A su muerte, Adam Worth seguía constituyendo el mismo misterio que había resultado a lo largo de toda su vida incluso para las policías de medio mundo (salvo para ciertos oficiales e inspectores de Scotland Yard, para la agencia Pinkerton y para un reducido puñado de cargos policiales norteamericanos). De no haber cobrado tanta fama recientemente como el autor del robo y de la devolución del retrato de Gainsborough, el público no habría tenido la menor idea de su existencia. Apenas unos pocos de los detectives más competentes del mundo conocían su fisonomía, y menos eran aún los que sabían alguna cosa de él. El relato que sigue es una historia absolutamente verídica hasta el menor detalle, comprobada minuciosamente y avalada por los hombres que pasaron casi medio siglo tratando de atraparlo.

Nada en esta narración queda abierto a conjeturas.

Para mi frustración, el resto del artículo prometido no aparecía pegado en el álbum. Leí una y otra vez el recorte, extravagante en sus afirmaciones incluso para lo habitual en el periodismo de la época, y en el fondo de mi mente empezó a bullir un poco de la excitación que había sentido en Los Ángeles.
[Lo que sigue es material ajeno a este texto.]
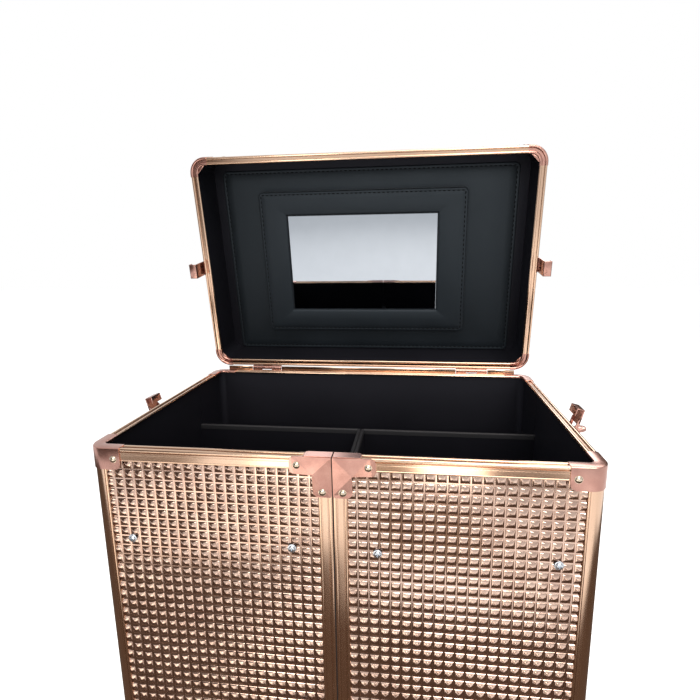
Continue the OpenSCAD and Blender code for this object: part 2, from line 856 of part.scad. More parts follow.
module lid_frame() {
    color(rose) open_lid() {
        translate([0, 0, lid_z]) mirror([0, 0, 1]) {
            run_x(-half_w + lid_leg, half_w - lid_leg, front_y, 0, 1) rim_section();
            run_x(-half_w + lid_leg, half_w - lid_leg, back_y, 0, -1) rim_section();
            both_sides() run_y(front_y + lid_leg, back_y - lid_leg, -half_w, 0) rim_section();
        }
        lid_ring(lid_z + rim_t, lid_z + rail_h, 0, skin);
        lid_ring(lid_top - rail_h, lid_top, 0, skin);
        lid_ring(lid_top - skin, lid_top, 0, rail_h);
        both_sides() for (m = [0, 1]) translate([0, mid_y, 0]) mirror([0, m, 0])
            translate([lid_r - half_w, lid_r - case_d / 2, lid_z + rim_t])
                linear_extrude(lid_h - rim_t - skin) quarter_ring(lid_r, skin);
    }
}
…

Entonces recibí una llamada en el buscapersonas electrónico, y el sonido me devolvió vertiginosamente al presente con la noticia de que era inminente el anuncio público del veredicto del caso Rodney King. La tarde siguiente, dos de los policías habían sido encontrados culpables, los habitantes de South Central Los Ángeles habían decidido renunciar a demostraciones de violencia y yo estaba otra vez en Van Nuys, donde hurgaba en los archivos Pinkerton a la busca de todo el material que pudiera encontrar sobre Adam Worth. Pronto descubrí que los detectives lo habían perseguido por todo el mundo durante décadas con tenaz perseverancia, y que el resultado era una abundante documentación: seis carpetas completas, en orden cronológico, atadas en un solo paquete y rebosantes de fotografías, cartas, más artículos de periódico y centenares de informes de los detectives de la agencia, cada uno de los cuales exponía con pulcra caligrafía una historia aún más intrigante y fuera de lo común de lo que insinuaba el anónimo articulista del Sunday Oregonian.